No. It will have to be combined with Portfolio rebalancing especially for medium & longer term goals .

E.g. You have an asset allocation of 60% (equity) & 40% (debt) for a child’s Higher education (H.E.). If at the end of the 1st year your invested amount ,after including returns ,has resulted in an increased equity allocation (65%) then you would sell the additional 5% of equity and invest it in debt. Rebalancing involves annually buying or selling assets in a portfolio to maintain an original/desired level of asset allocation.

In the final 3-4 years of the goal, reducing equity allocation and increasing debt allocation annually can help in diminishing the risk of not being able to achieve your stated goal.

Why is asset allocation important ?

A close friend of mine Ajay (name changed) recently lost his job since his division was no longer considered profitable. His son is in the middle of completing his MS in the United States. Ajay had used most of his severance pay-out to fund a part of his son’s 1st year expenses. Ajay had not taken an educational loan (he did not know about Section 80E and its benefits ) and was relying on his real estate investments to fund his son’s studies. His problem now is that he is not getting any offers for either of the two properties that he’s trying to sell. He’s still paying EMI, maintenance, taxes etc on them though. With nearly 25 lakhs still to be paid, he will have to take a significant loss on the properties since he doesn’t have any other “easier to sell” or liquid investments.

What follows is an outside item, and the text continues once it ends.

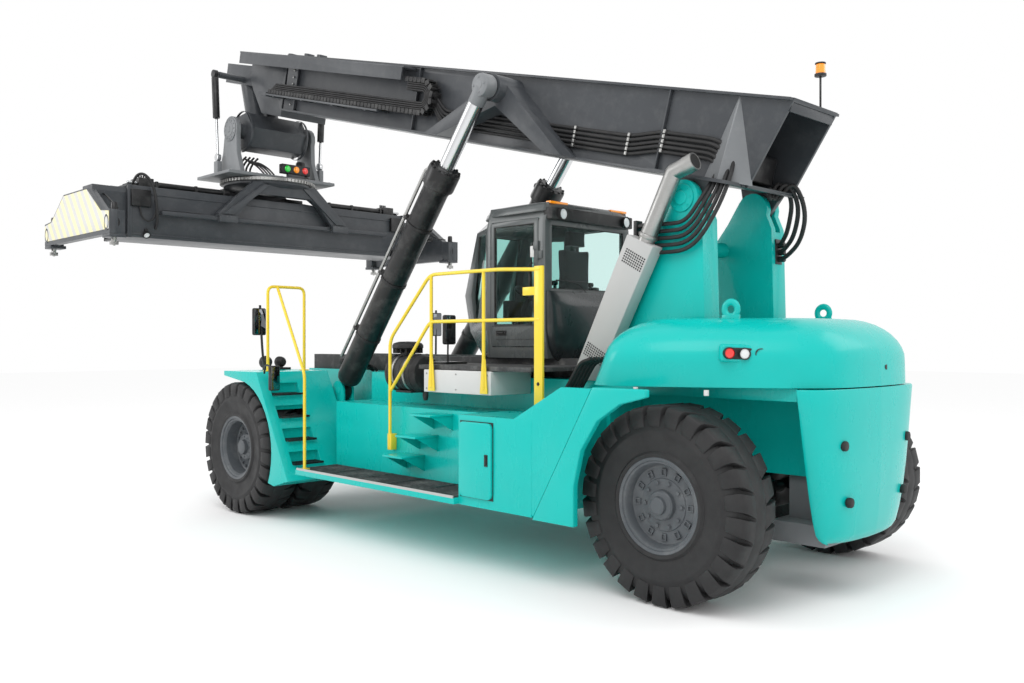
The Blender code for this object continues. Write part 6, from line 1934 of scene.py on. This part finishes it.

To summarise asset allocation can be helpful provided it is linked to a financial goal. It has to be combined with rebalancing done in a timely and consistent manner.

What is Lifestyle Inflation ?

You know you have arrived when you get a fat increase in your salary and look for different ways to spend it. After all you feel “I deserve it after all the hard work”.  How about buying that 40k smartwatch or the 50″ TV  or the 5 star vacation you had planned.

Welcome to lifestyle inflation.

Lifestyle inflation means an increase in one’s spending as a result of increase in one’s income.

As quality of life improves with higher income your expenses could increase in various ways like :

  1. Dining out/Food take out more frequently and at pricier restaurants
  2. More frequent upgrades to the latest smartphone / newer model cars
  3. Taking out personal loans for short term expenditures like luxury vacations
  4. Buying a larger apartment/house because “you can afford an higher EMI”
  5. Impulsive Purchases of Branded clothes/footwear/accessories
  6. Buying gadgets which you promise yourself you would use “every day/week/fortnight” but which end up lying around in your house rarely being used
  7.  Keeping up with the Joneses
How does lifestyle inflation impact your financial goals ?

In a way lifestyle inflation happens as you progress in life from being a student to an employee , get promoted, earn bonuses, work abroad, get a higher paying job etc. The higher the income that you earn, more are the opportunities to buy/spend/experience that you get. However the flip side is that the new spending levels become the new normal, leaving us playing a catch up game. One fine day you might realize you don’t like your job but “I can’t leave this job because despite the higher level of income, my savings aren’t enough”.

As compared to Consumer price index (CPI) which tracks inflation at the retail level for  a fixed basket of goods and services and has an impact of 4-5% , lifestyle inflation can have an additional impact of around 4-6% on our average monthly expenses every year. Consequently , if you don’t take lifestyle inflation into account, you will end up saving less for major financial goals.

How do I minimize lifestyle inflation ?
  • Save at least 1/3rd of your income

Keep aside 1/3rd of your income , before spending, towards investing for financial goals. Ensure that you have basics of personal finance covered like having an emergency fund, term insurance and health insurance .

  • Debt planning

Use bonuses/increments to partly repay your home loan or car loan . You can also use them for  investments for long-term goals.

  • Say no to high interest personal loans/ Credit card debt

Avoid taking personal loans where you end up paying 12-15% interest. Same goes for rolling credit card debt which can set you back with interest charges of 40% or more.

  • Live your life rather than your neighbour’s / colleague’s /friend’s

Remember that your goals and your budget are your own.  Similarly the goals you’ve prioritized have a better chance of being achieved provided you stick to your financial plan. Societal pressures with regard to spending won’t help you make the best of your money.